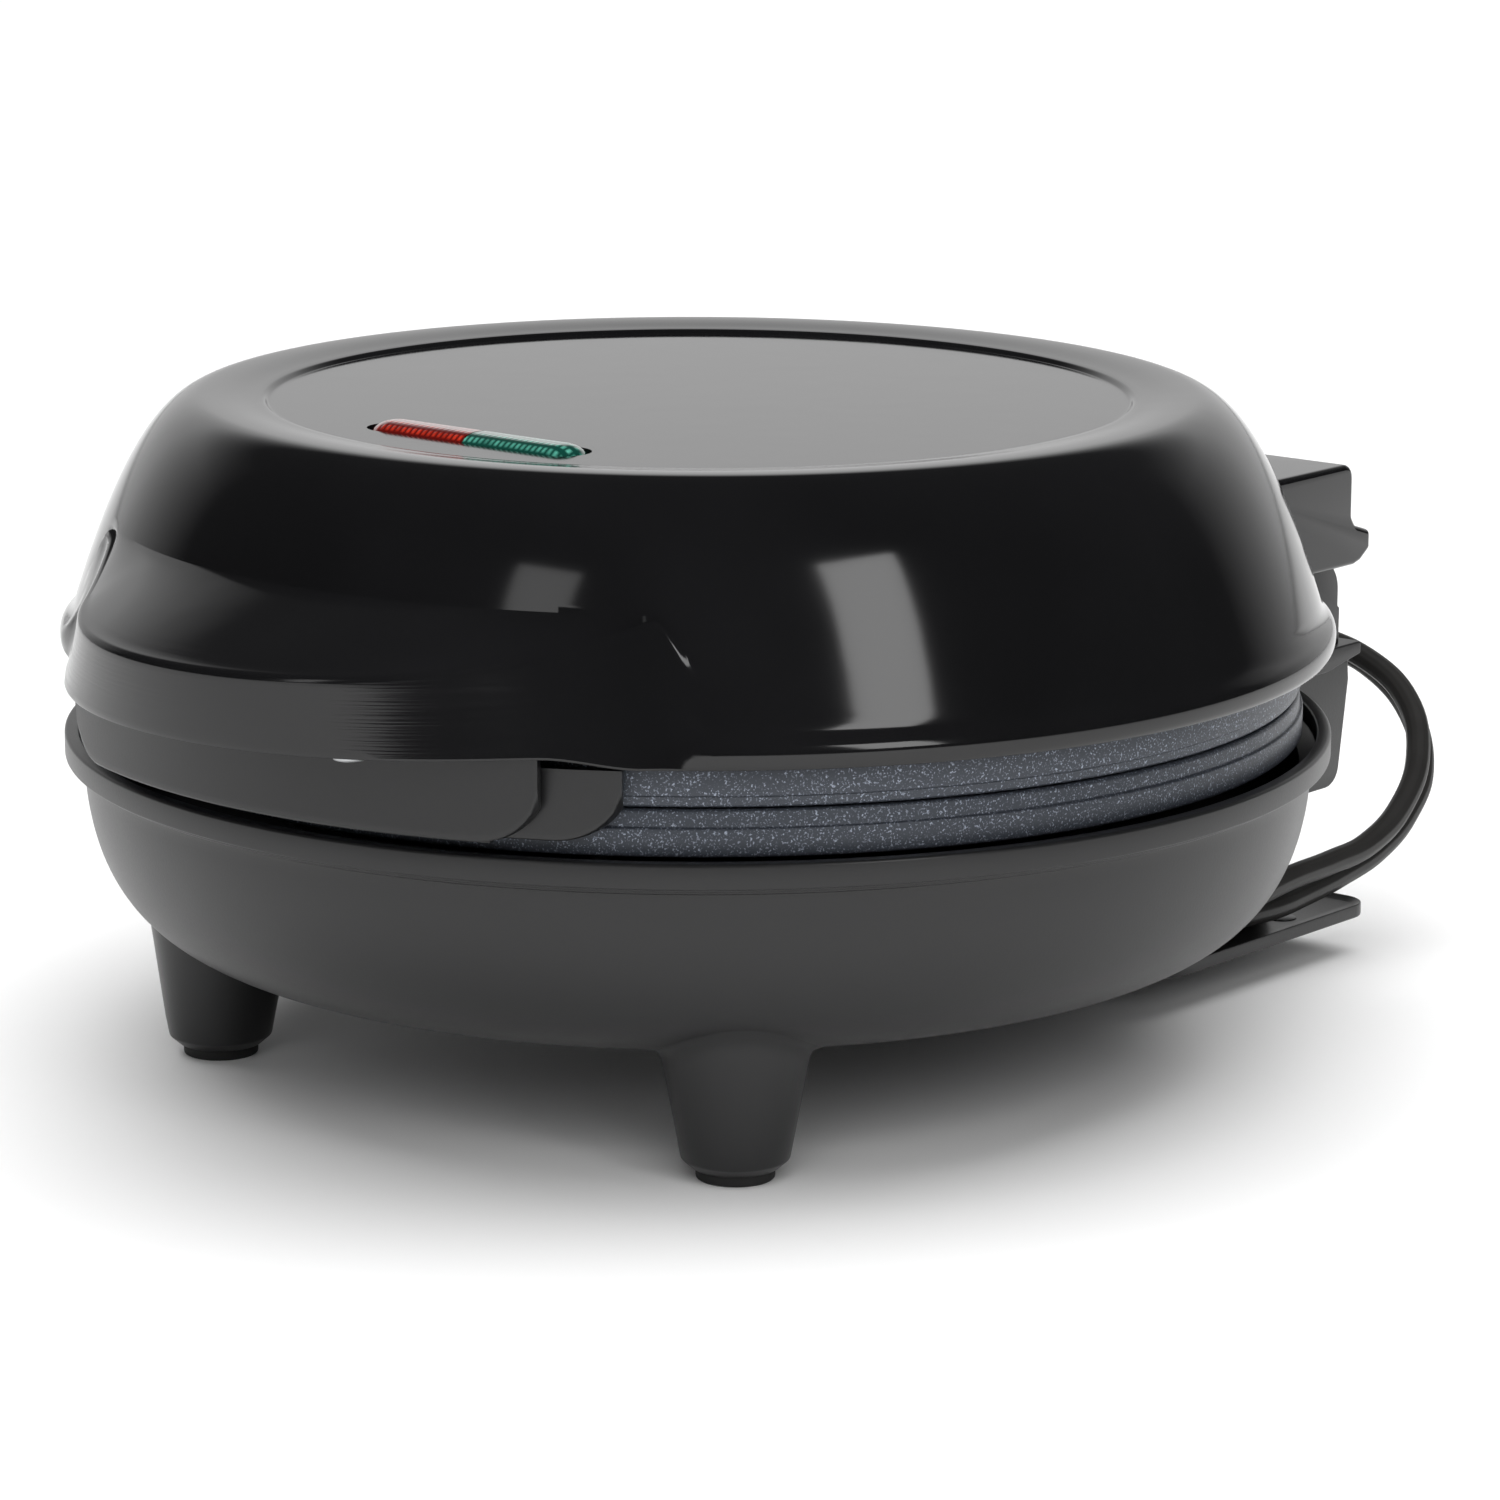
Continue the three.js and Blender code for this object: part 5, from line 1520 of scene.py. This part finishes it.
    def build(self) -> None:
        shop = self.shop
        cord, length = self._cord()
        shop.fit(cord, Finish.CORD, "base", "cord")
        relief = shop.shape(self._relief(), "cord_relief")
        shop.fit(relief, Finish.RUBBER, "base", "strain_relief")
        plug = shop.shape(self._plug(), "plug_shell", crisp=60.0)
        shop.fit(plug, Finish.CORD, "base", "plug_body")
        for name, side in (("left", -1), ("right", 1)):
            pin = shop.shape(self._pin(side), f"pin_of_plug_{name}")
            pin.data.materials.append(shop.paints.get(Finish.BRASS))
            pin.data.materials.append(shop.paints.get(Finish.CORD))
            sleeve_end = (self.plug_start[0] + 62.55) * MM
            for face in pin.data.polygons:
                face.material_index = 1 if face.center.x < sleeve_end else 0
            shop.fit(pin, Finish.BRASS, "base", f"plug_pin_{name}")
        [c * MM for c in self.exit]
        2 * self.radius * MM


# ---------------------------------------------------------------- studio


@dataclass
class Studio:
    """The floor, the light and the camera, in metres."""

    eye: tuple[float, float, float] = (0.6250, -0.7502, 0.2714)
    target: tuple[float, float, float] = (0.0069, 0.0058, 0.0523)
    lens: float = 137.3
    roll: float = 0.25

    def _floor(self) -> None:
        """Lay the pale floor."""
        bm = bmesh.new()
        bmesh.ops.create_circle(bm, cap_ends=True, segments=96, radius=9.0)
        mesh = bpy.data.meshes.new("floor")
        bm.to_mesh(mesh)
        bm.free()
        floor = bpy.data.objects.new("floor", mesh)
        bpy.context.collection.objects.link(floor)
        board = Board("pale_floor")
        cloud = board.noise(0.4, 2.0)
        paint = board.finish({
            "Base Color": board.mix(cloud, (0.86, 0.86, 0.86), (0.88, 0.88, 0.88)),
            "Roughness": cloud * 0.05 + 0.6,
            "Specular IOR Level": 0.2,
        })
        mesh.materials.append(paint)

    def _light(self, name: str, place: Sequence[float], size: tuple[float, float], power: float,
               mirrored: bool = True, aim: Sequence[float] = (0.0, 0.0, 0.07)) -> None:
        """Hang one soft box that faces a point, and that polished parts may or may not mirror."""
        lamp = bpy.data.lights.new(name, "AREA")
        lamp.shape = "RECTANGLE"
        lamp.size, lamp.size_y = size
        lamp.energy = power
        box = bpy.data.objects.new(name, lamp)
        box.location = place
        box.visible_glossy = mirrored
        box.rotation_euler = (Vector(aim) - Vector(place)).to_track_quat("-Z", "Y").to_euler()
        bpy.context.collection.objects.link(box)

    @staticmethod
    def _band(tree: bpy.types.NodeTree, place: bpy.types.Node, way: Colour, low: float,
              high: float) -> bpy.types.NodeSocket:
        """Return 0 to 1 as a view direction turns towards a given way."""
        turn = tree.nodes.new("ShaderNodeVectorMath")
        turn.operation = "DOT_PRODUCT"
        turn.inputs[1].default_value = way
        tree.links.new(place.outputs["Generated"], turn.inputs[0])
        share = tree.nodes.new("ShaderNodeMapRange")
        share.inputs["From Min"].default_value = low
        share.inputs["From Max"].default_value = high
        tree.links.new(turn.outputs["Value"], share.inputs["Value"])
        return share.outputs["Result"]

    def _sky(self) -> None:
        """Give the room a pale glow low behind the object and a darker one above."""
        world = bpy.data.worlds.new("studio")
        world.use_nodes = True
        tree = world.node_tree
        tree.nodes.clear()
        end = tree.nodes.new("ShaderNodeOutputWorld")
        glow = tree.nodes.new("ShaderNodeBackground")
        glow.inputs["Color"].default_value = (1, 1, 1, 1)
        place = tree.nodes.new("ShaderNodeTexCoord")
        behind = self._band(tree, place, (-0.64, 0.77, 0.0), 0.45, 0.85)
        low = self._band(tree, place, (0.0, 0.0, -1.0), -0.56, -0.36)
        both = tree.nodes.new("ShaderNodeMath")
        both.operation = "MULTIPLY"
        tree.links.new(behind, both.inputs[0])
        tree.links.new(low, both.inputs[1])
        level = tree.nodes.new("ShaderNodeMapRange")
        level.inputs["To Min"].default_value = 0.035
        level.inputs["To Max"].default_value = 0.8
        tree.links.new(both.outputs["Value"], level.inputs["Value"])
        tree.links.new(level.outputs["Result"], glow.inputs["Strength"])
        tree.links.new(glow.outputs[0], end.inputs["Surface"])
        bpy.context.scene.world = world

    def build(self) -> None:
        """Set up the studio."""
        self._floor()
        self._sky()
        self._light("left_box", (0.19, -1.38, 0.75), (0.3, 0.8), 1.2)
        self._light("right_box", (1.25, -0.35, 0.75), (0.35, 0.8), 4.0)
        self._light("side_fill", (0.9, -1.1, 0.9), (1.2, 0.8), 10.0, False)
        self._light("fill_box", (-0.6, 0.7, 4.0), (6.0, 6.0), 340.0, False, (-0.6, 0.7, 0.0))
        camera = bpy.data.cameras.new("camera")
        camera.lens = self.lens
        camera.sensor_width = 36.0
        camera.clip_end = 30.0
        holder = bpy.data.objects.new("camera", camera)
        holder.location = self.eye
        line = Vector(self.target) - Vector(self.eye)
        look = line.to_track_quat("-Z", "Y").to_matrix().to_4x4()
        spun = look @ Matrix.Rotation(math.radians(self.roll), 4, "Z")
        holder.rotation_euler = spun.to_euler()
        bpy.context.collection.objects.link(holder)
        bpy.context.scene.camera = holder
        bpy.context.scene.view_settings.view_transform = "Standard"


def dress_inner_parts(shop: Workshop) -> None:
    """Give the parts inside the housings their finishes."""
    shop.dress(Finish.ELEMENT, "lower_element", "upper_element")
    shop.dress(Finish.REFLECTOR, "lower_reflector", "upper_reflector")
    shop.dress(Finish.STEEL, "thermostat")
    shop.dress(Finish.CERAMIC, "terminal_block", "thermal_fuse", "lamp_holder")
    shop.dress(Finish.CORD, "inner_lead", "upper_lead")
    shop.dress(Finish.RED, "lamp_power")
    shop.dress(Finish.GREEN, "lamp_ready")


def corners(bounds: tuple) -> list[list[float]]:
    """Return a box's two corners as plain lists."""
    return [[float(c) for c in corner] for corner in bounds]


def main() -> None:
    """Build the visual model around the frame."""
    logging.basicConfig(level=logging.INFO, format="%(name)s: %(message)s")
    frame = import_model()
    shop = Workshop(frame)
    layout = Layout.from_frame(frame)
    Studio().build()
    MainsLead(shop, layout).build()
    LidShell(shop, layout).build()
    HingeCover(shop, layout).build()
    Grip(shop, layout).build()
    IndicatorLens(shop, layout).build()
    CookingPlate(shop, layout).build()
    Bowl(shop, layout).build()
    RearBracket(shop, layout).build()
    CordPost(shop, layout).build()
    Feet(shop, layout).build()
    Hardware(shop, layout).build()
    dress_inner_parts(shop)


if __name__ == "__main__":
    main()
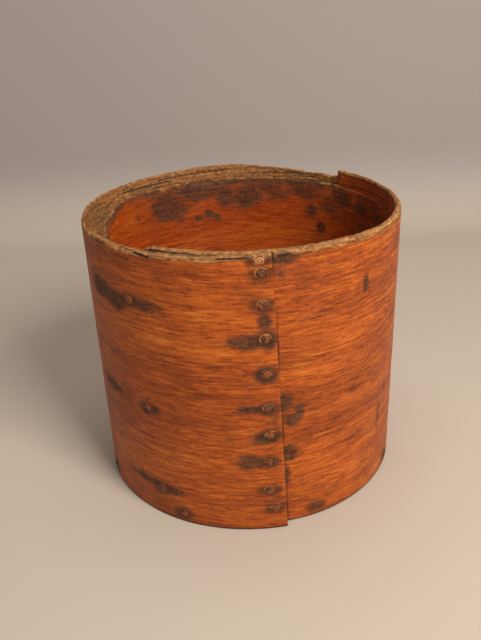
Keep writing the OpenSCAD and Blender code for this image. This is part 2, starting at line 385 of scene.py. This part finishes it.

### What to produce
Write each line above out exactly.

### Completed exercise
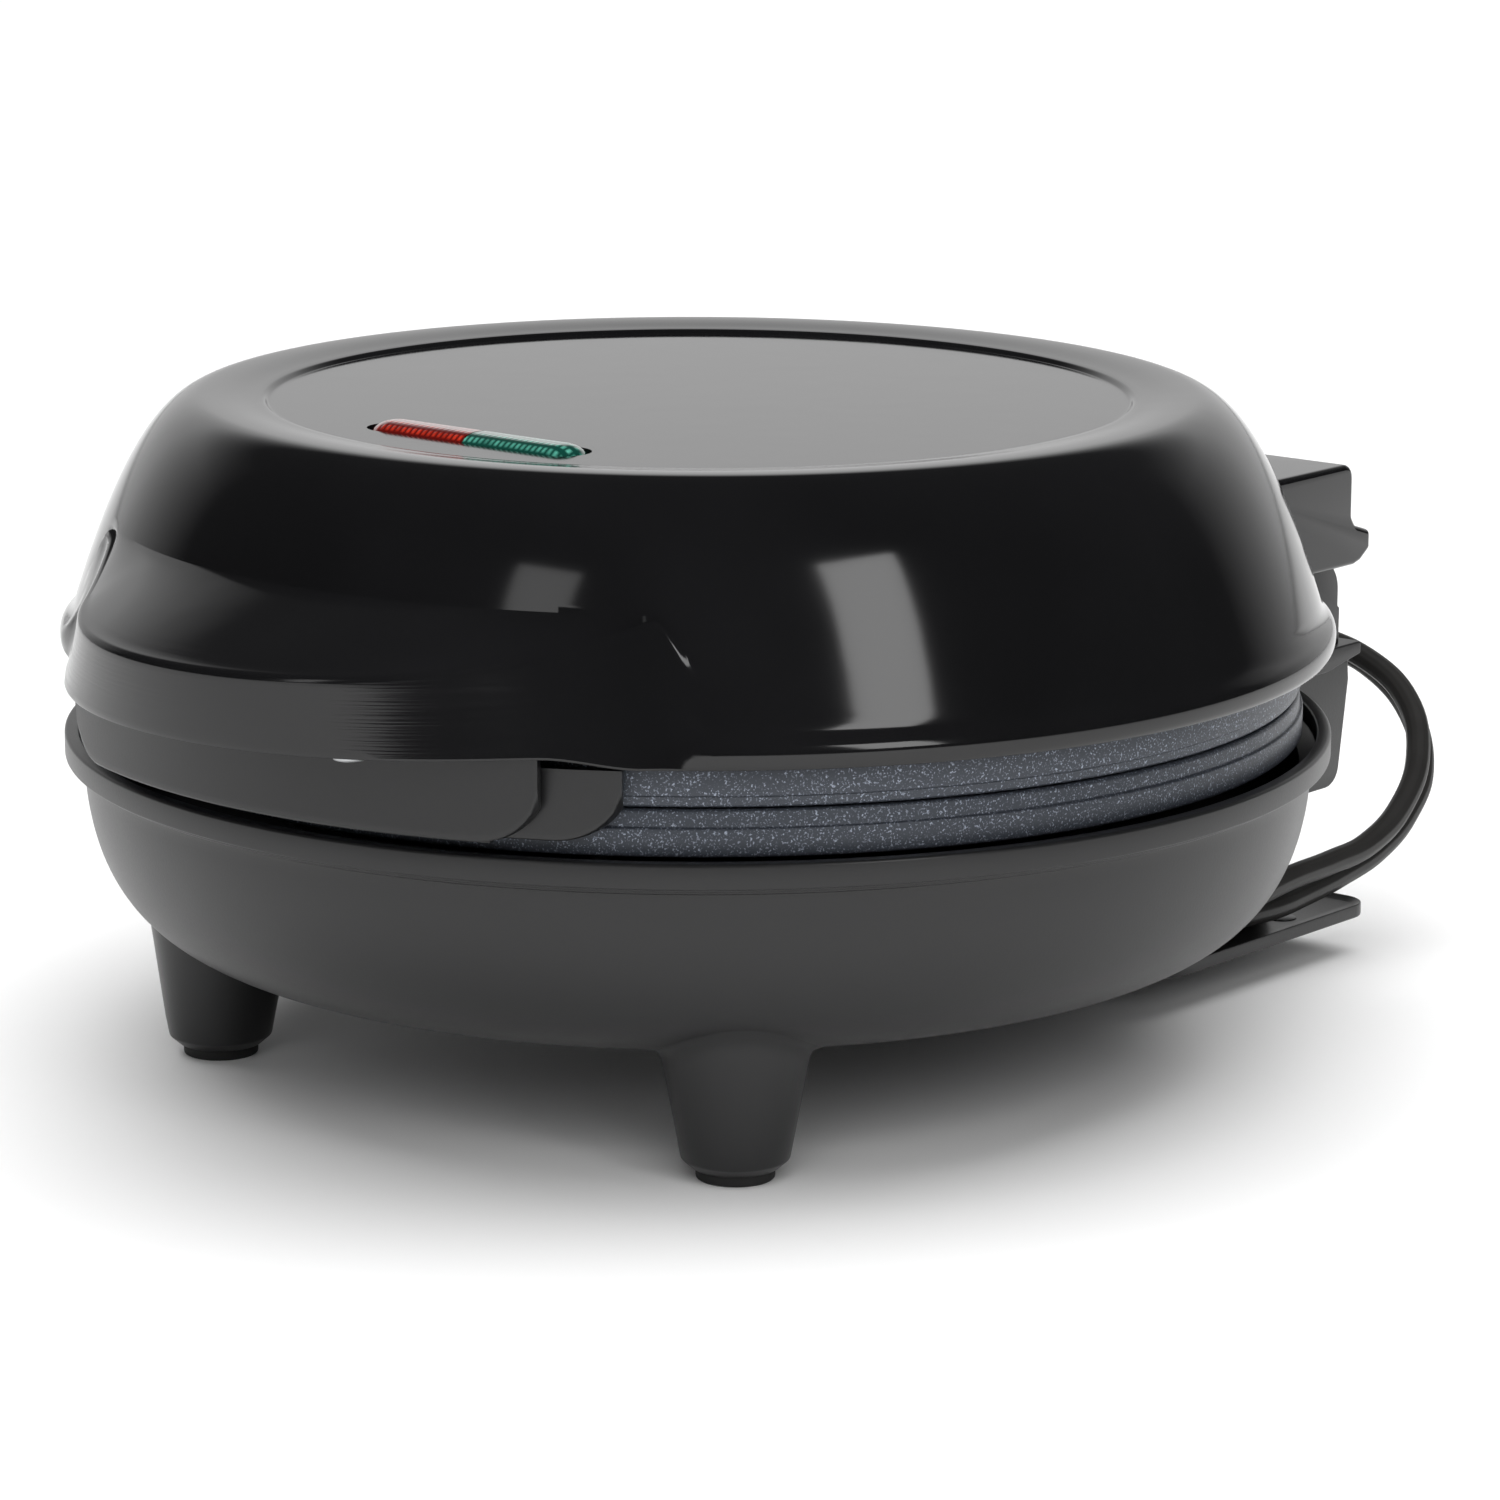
Continue the three.js and Blender code for this object: part 5, from line 1520 of scene.py. This part finishes it.
    def build(self) -> None:
        shop = self.shop
        cord, length = self._cord()
        shop.fit(cord, Finish.CORD, "base", "cord")
        relief = shop.shape(self._relief(), "cord_relief")
        shop.fit(relief, Finish.RUBBER, "base", "strain_relief")
        plug = shop.shape(self._plug(), "plug_shell", crisp=60.0)
        shop.fit(plug, Finish.CORD, "base", "plug_body")
        for name, side in (("left", -1), ("right", 1)):
            pin = shop.shape(self._pin(side), f"pin_of_plug_{name}")
            pin.data.materials.append(shop.paints.get(Finish.BRASS))
            pin.data.materials.append(shop.paints.get(Finish.CORD))
            sleeve_end = (self.plug_start[0] + 62.55) * MM
            for face in pin.data.polygons:
                face.material_index = 1 if face.center.x < sleeve_end else 0
            shop.fit(pin, Finish.BRASS, "base", f"plug_pin_{name}")
        [c * MM for c in self.exit]
        2 * self.radius * MM


# ---------------------------------------------------------------- studio


@dataclass
class Studio:
    """The floor, the light and the camera, in metres."""

    eye: tuple[float, float, float] = (0.6250, -0.7502, 0.2714)
    target: tuple[float, float, float] = (0.0069, 0.0058, 0.0523)
    lens: float = 137.3
    roll: float = 0.25

    def _floor(self) -> None:
        """Lay the pale floor."""
        bm = bmesh.new()
        bmesh.ops.create_circle(bm, cap_ends=True, segments=96, radius=9.0)
        mesh = bpy.data.meshes.new("floor")
        bm.to_mesh(mesh)
        bm.free()
        floor = bpy.data.objects.new("floor", mesh)
        bpy.context.collection.objects.link(floor)
        board = Board("pale_floor")
        cloud = board.noise(0.4, 2.0)
        paint = board.finish({
            "Base Color": board.mix(cloud, (0.86, 0.86, 0.86), (0.88, 0.88, 0.88)),
            "Roughness": cloud * 0.05 + 0.6,
            "Specular IOR Level": 0.2,
        })
        mesh.materials.append(paint)

    def _light(self, name: str, place: Sequence[float], size: tuple[float, float], power: float,
               mirrored: bool = True, aim: Sequence[float] = (0.0, 0.0, 0.07)) -> None:
        """Hang one soft box that faces a point, and that polished parts may or may not mirror."""
        lamp = bpy.data.lights.new(name, "AREA")
        lamp.shape = "RECTANGLE"
        lamp.size, lamp.size_y = size
        lamp.energy = power
        box = bpy.data.objects.new(name, lamp)
        box.location = place
        box.visible_glossy = mirrored
        box.rotation_euler = (Vector(aim) - Vector(place)).to_track_quat("-Z", "Y").to_euler()
        bpy.context.collection.objects.link(box)

    @staticmethod
    def _band(tree: bpy.types.NodeTree, place: bpy.types.Node, way: Colour, low: float,
              high: float) -> bpy.types.NodeSocket:
        """Return 0 to 1 as a view direction turns towards a given way."""
        turn = tree.nodes.new("ShaderNodeVectorMath")
        turn.operation = "DOT_PRODUCT"
        turn.inputs[1].default_value = way
        tree.links.new(place.outputs["Generated"], turn.inputs[0])
        share = tree.nodes.new("ShaderNodeMapRange")
        share.inputs["From Min"].default_value = low
        share.inputs["From Max"].default_value = high
        tree.links.new(turn.outputs["Value"], share.inputs["Value"])
        return share.outputs["Result"]

    def _sky(self) -> None:
        """Give the room a pale glow low behind the object and a darker one above."""
        world = bpy.data.worlds.new("studio")
        world.use_nodes = True
        tree = world.node_tree
        tree.nodes.clear()
        end = tree.nodes.new("ShaderNodeOutputWorld")
        glow = tree.nodes.new("ShaderNodeBackground")
        glow.inputs["Color"].default_value = (1, 1, 1, 1)
        place = tree.nodes.new("ShaderNodeTexCoord")
        behind = self._band(tree, place, (-0.64, 0.77, 0.0), 0.45, 0.85)
        low = self._band(tree, place, (0.0, 0.0, -1.0), -0.56, -0.36)
        both = tree.nodes.new("ShaderNodeMath")
        both.operation = "MULTIPLY"
        tree.links.new(behind, both.inputs[0])
        tree.links.new(low, both.inputs[1])
        level = tree.nodes.new("ShaderNodeMapRange")
        level.inputs["To Min"].default_value = 0.035
        level.inputs["To Max"].default_value = 0.8
        tree.links.new(both.outputs["Value"], level.inputs["Value"])
        tree.links.new(level.outputs["Result"], glow.inputs["Strength"])
        tree.links.new(glow.outputs[0], end.inputs["Surface"])
        bpy.context.scene.world = world

    def build(self) -> None:
        """Set up the studio."""
        self._floor()
        self._sky()
        self._light("left_box", (0.19, -1.38, 0.75), (0.3, 0.8), 1.2)
        self._light("right_box", (1.25, -0.35, 0.75), (0.35, 0.8), 4.0)
        self._light("side_fill", (0.9, -1.1, 0.9), (1.2, 0.8), 10.0, False)
        self._light("fill_box", (-0.6, 0.7, 4.0), (6.0, 6.0), 340.0, False, (-0.6, 0.7, 0.0))
        camera = bpy.data.cameras.new("camera")
        camera.lens = self.lens
        camera.sensor_width = 36.0
        camera.clip_end = 30.0
        holder = bpy.data.objects.new("camera", camera)
        holder.location = self.eye
        line = Vector(self.target) - Vector(self.eye)
        look = line.to_track_quat("-Z", "Y").to_matrix().to_4x4()
        spun = look @ Matrix.Rotation(math.radians(self.roll), 4, "Z")
        holder.rotation_euler = spun.to_euler()
        bpy.context.collection.objects.link(holder)
        bpy.context.scene.camera = holder
        bpy.context.scene.view_settings.view_transform = "Standard"


def dress_inner_parts(shop: Workshop) -> None:
    """Give the parts inside the housings their finishes."""
    shop.dress(Finish.ELEMENT, "lower_element", "upper_element")
    shop.dress(Finish.REFLECTOR, "lower_reflector", "upper_reflector")
    shop.dress(Finish.STEEL, "thermostat")
    shop.dress(Finish.CERAMIC, "terminal_block", "thermal_fuse", "lamp_holder")
    shop.dress(Finish.CORD, "inner_lead", "upper_lead")
    shop.dress(Finish.RED, "lamp_power")
    shop.dress(Finish.GREEN, "lamp_ready")


def corners(bounds: tuple) -> list[list[float]]:
    """Return a box's two corners as plain lists."""
    return [[float(c) for c in corner] for corner in bounds]


def main() -> None:
    """Build the visual model around the frame."""
    logging.basicConfig(level=logging.INFO, format="%(name)s: %(message)s")
    frame = import_model()
    shop = Workshop(frame)
    layout = Layout.from_frame(frame)
    Studio().build()
    MainsLead(shop, layout).build()
    LidShell(shop, layout).build()
    HingeCover(shop, layout).build()
    Grip(shop, layout).build()
    IndicatorLens(shop, layout).build()
    CookingPlate(shop, layout).build()
    Bowl(shop, layout).build()
    RearBracket(shop, layout).build()
    CordPost(shop, layout).build()
    Feet(shop, layout).build()
    Hardware(shop, layout).build()
    dress_inner_parts(shop)


if __name__ == "__main__":
    main()
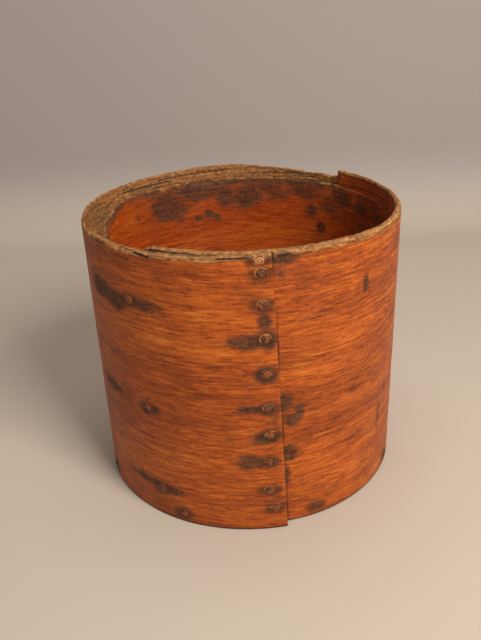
Keep writing the OpenSCAD and Blender code for this image. This is part 2, starting at line 385 of scene.py. This part finishes it.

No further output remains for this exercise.